Recent studies have highlighted the involvement of other Th subsets, such as Th9 cells, in autoimmune diseases like psoriasis and rheumatoid arthritis. Th9 cells, characterized by IL-9 production, have been implicated in the pathogenesis of several autoimmune diseases (44-46). Building on these studies, we observed a significant increase in the population of CD4⁺ IL-9⁺ T cells (Th9) when IMQ-treated DCs were co-cultured with naïve OT-II CD4⁺ T cells. IL-9 secretion tended to increase but was not statistically significant. Additionally, IMQ-treated DCs induced an increase in the population of CD4⁺ Foxp3⁺ Tregs and IL-10 secretion; however, these changes were not statistically significant (Fig. S2).

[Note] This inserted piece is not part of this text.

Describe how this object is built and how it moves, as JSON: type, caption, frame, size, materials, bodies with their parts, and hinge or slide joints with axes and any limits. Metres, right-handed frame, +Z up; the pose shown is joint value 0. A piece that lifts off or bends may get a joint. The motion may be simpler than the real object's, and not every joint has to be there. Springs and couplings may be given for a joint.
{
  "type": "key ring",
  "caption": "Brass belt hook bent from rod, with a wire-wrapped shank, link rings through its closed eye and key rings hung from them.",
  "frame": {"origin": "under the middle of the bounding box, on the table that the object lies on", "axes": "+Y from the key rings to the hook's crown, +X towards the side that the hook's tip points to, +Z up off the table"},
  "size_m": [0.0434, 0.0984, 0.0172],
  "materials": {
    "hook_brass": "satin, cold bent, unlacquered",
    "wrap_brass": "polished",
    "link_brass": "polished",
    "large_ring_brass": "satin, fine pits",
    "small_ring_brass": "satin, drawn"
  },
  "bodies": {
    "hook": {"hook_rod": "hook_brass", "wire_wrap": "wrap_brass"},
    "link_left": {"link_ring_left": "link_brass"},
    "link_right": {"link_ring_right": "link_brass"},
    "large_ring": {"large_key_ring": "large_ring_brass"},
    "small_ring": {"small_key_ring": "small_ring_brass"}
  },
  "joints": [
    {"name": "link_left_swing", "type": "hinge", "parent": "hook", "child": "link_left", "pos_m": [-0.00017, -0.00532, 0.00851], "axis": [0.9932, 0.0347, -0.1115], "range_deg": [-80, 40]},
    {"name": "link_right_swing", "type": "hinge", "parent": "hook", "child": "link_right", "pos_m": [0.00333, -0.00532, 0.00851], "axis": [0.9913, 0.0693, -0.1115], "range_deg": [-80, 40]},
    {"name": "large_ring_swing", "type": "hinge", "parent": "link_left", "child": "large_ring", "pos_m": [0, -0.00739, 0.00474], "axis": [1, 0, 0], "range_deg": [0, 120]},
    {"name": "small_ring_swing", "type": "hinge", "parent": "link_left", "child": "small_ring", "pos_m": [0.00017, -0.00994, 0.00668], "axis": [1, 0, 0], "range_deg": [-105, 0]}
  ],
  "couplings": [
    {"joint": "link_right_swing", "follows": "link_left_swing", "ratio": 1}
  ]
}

IFN-γ and IL-17A are well-recognized signature cytokines predominantly secreted by Th1 and Th17 cells, respectively. To confirm whether IMQ-stimulated DCs enhance the production of IFN-γ and IL-17A in co-cultured CD4⁺ T cells, cytokine production levels in the supernatants of the co-cultures were determined using ELISA. IMQ-stimulated DCs increased IFN-γ and IL-17A production in co-cultured OT-II CD4⁺ T cells (Fig. 5C). Additionally, IMQ-treated DCs notably tended to increase IL-9 secretion in co-cultured OT-II CD4⁺ T cells, with IL-10 exhibiting a similar trend (Fig. S2C). These results are the first to demonstrate that IMQ-treated DCs can polarize naïve CD4⁺ T cells into specific effector T helper cell subsets, such as Th1, Th17, and Th9. The substantial increase in IL-9 secretion, along with elevated Th9 population levels, suggests a key role for IL-9 in Th9 differentiation. This novel finding highlights the unique capability of IMQ-activated DCs to influence T cell differentiation, providing a new perspective on the immunomodulatory effects of IMQ.

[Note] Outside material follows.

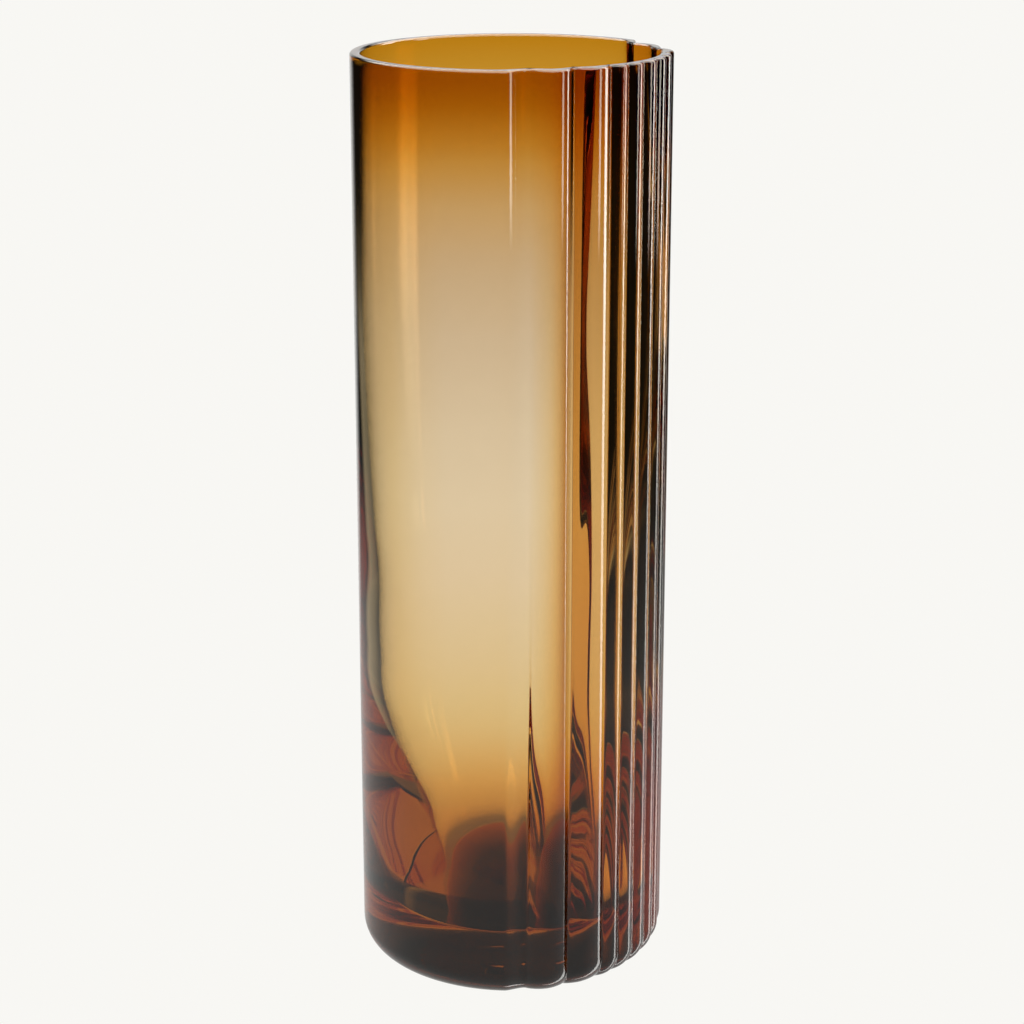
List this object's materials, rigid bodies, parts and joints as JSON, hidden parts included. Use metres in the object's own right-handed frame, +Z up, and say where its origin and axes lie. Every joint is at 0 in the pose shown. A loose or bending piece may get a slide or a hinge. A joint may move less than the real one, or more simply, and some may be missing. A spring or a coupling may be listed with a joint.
{
  "type": "vase",
  "caption": "Tall hand blown art glass vase, a straight amber cylinder with a thick clear base, plain on one side and gathered into upright flutes on the other",
  "frame": {"origin": "centre of the footprint, on the table", "axes": "+Z up, -Y towards the viewer in the usual view, +X to the viewer's right, where the flutes are"},
  "size_m": [0.1344, 0.1344, 0.4],
  "materials": {
    "amber_glass": "polished, transparent, darker amber at the rim and in the thick base"
  },
  "bodies": {
    "root": {"vase_body": "amber_glass"}
  },
  "joints": []
}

DCs secrete cytokines essential for T cell polarization. Specifically, IL-12 and IL-6 are key drivers of Th1 and Th17 cell differentiation, respectively. These cytokines direct the differentiation of naïve CD4⁺ T cells and shape adaptive immune responses. To determine whether IL-12 and IL-6 secreted from IMQ-stimulated DCs contribute to the enhancement of Th1 and Th17 responses, neutralizing antibodies against IL-12 and IL-6 were added to co-cultures of IMQ-treated DCs and naïve CD4⁺ T cells isolated from OT-II transgenic mice. The frequencies of Th1 and Th17 cells, along with IFN-γ and IL-17A production, were subsequently analyzed. As illustrated in Fig. 6A and B, blockade of IL-12 or IL-6 led to a significant reduction in the frequencies of CD4⁺ IFN-γ⁺ (Th1) and CD4⁺ IL-17A⁺ (Th17) cells. Consistent with these findings, IFN-γ and IL-17A levels in culture supernatants were also decreased (Fig. 6C). In contrast, IgG isotype control antibodies had no effect on these responses. These data demonstrate that IMQ-activated DCs promote Th1 and Th17 polarization via IL-12 and IL-6 secretion, underscoring the critical role of these cytokines in mediating the immunomodulatory effects of IMQ. This novel finding highlights the therapeutic potential of targeting DC-derived IL-12 and IL-6 pathways to modulate pathogenic T cell responses.